• Task to complete
Give the data below again, word for word.

======== Dataset content ========

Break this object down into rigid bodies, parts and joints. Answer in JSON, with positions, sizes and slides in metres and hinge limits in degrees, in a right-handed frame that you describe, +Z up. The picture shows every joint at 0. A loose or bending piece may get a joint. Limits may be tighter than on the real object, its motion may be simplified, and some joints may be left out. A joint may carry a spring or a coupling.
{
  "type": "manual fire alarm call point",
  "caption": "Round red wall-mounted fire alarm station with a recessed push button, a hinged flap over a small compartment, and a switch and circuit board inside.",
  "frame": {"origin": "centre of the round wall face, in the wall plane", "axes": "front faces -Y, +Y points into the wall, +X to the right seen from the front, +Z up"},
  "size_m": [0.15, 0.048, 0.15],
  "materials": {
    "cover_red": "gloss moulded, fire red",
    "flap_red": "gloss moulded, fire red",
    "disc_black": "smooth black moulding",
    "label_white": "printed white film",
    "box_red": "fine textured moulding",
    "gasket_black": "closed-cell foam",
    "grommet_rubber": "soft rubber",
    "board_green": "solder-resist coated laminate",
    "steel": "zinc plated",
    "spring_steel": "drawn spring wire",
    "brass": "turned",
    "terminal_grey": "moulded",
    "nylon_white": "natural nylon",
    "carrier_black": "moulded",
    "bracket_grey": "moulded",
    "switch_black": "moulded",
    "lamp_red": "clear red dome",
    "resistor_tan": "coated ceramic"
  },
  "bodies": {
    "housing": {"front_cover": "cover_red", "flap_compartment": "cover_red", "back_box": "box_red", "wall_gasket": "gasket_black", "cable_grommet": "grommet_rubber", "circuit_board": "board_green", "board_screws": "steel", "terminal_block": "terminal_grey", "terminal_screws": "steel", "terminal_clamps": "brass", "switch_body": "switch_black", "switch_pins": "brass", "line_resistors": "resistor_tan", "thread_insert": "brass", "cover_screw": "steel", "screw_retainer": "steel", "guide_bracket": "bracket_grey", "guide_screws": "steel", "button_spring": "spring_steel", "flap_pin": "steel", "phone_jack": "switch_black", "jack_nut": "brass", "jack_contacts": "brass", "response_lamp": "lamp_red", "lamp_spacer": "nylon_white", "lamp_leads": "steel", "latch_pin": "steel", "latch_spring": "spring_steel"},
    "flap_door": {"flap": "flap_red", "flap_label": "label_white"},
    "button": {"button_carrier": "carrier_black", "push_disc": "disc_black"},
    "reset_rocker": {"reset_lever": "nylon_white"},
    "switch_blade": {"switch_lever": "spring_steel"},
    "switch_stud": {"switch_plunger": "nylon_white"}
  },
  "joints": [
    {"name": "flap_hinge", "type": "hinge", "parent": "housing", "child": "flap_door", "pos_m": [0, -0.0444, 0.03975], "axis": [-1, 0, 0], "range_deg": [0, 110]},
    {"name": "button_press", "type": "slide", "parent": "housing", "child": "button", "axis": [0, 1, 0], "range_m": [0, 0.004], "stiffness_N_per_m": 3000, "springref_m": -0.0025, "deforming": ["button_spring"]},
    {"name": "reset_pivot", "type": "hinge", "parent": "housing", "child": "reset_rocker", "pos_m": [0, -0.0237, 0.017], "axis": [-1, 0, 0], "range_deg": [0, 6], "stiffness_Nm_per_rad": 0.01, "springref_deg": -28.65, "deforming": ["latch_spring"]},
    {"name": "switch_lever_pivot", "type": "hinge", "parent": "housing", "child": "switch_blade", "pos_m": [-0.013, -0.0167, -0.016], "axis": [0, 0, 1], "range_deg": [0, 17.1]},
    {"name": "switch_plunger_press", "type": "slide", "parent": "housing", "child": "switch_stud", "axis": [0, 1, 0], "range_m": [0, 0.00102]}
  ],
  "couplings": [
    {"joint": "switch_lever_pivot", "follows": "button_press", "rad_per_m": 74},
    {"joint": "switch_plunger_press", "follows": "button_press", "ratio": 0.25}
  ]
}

========

• Task answer
Break this object down into rigid bodies, parts and joints. Answer in JSON, with positions, sizes and slides in metres and hinge limits in degrees, in a right-handed frame that you describe, +Z up. The picture shows every joint at 0. A loose or bending piece may get a joint. Limits may be tighter than on the real object, its motion may be simplified, and some joints may be left out. A joint may carry a spring or a coupling.
{
  "type": "manual fire alarm call point",
  "caption": "Round red wall-mounted fire alarm station with a recessed push button, a hinged flap over a small compartment, and a switch and circuit board inside.",
  "frame": {"origin": "centre of the round wall face, in the wall plane", "axes": "front faces -Y, +Y points into the wall, +X to the right seen from the front, +Z up"},
  "size_m": [0.15, 0.048, 0.15],
  "materials": {
    "cover_red": "gloss moulded, fire red",
    "flap_red": "gloss moulded, fire red",
    "disc_black": "smooth black moulding",
    "label_white": "printed white film",
    "box_red": "fine textured moulding",
    "gasket_black": "closed-cell foam",
    "grommet_rubber": "soft rubber",
    "board_green": "solder-resist coated laminate",
    "steel": "zinc plated",
    "spring_steel": "drawn spring wire",
    "brass": "turned",
    "terminal_grey": "moulded",
    "nylon_white": "natural nylon",
    "carrier_black": "moulded",
    "bracket_grey": "moulded",
    "switch_black": "moulded",
    "lamp_red": "clear red dome",
    "resistor_tan": "coated ceramic"
  },
  "bodies": {
    "housing": {"front_cover": "cover_red", "flap_compartment": "cover_red", "back_box": "box_red", "wall_gasket": "gasket_black", "cable_grommet": "grommet_rubber", "circuit_board": "board_green", "board_screws": "steel", "terminal_block": "terminal_grey", "terminal_screws": "steel", "terminal_clamps": "brass", "switch_body": "switch_black", "switch_pins": "brass", "line_resistors": "resistor_tan", "thread_insert": "brass", "cover_screw": "steel", "screw_retainer": "steel", "guide_bracket": "bracket_grey", "guide_screws": "steel", "button_spring": "spring_steel", "flap_pin": "steel", "phone_jack": "switch_black", "jack_nut": "brass", "jack_contacts": "brass", "response_lamp": "lamp_red", "lamp_spacer": "nylon_white", "lamp_leads": "steel", "latch_pin": "steel", "latch_spring": "spring_steel"},
    "flap_door": {"flap": "flap_red", "flap_label": "label_white"},
    "button": {"button_carrier": "carrier_black", "push_disc": "disc_black"},
    "reset_rocker": {"reset_lever": "nylon_white"},
    "switch_blade": {"switch_lever": "spring_steel"},
    "switch_stud": {"switch_plunger": "nylon_white"}
  },
  "joints": [
    {"name": "flap_hinge", "type": "hinge", "parent": "housing", "child": "flap_door", "pos_m": [0, -0.0444, 0.03975], "axis": [-1, 0, 0], "range_deg": [0, 110]},
    {"name": "button_press", "type": "slide", "parent": "housing", "child": "button", "axis": [0, 1, 0], "range_m": [0, 0.004], "stiffness_N_per_m": 3000, "springref_m": -0.0025, "deforming": ["button_spring"]},
    {"name": "reset_pivot", "type": "hinge", "parent": "housing", "child": "reset_rocker", "pos_m": [0, -0.0237, 0.017], "axis": [-1, 0, 0], "range_deg": [0, 6], "stiffness_Nm_per_rad": 0.01, "springref_deg": -28.65, "deforming": ["latch_spring"]},
    {"name": "switch_lever_pivot", "type": "hinge", "parent": "housing", "child": "switch_blade", "pos_m": [-0.013, -0.0167, -0.016], "axis": [0, 0, 1], "range_deg": [0, 17.1]},
    {"name": "switch_plunger_press", "type": "slide", "parent": "housing", "child": "switch_stud", "axis": [0, 1, 0], "range_m": [0, 0.00102]}
  ],
  "couplings": [
    {"joint": "switch_lever_pivot", "follows": "button_press", "rad_per_m": 74},
    {"joint": "switch_plunger_press", "follows": "button_press", "ratio": 0.25}
  ]
}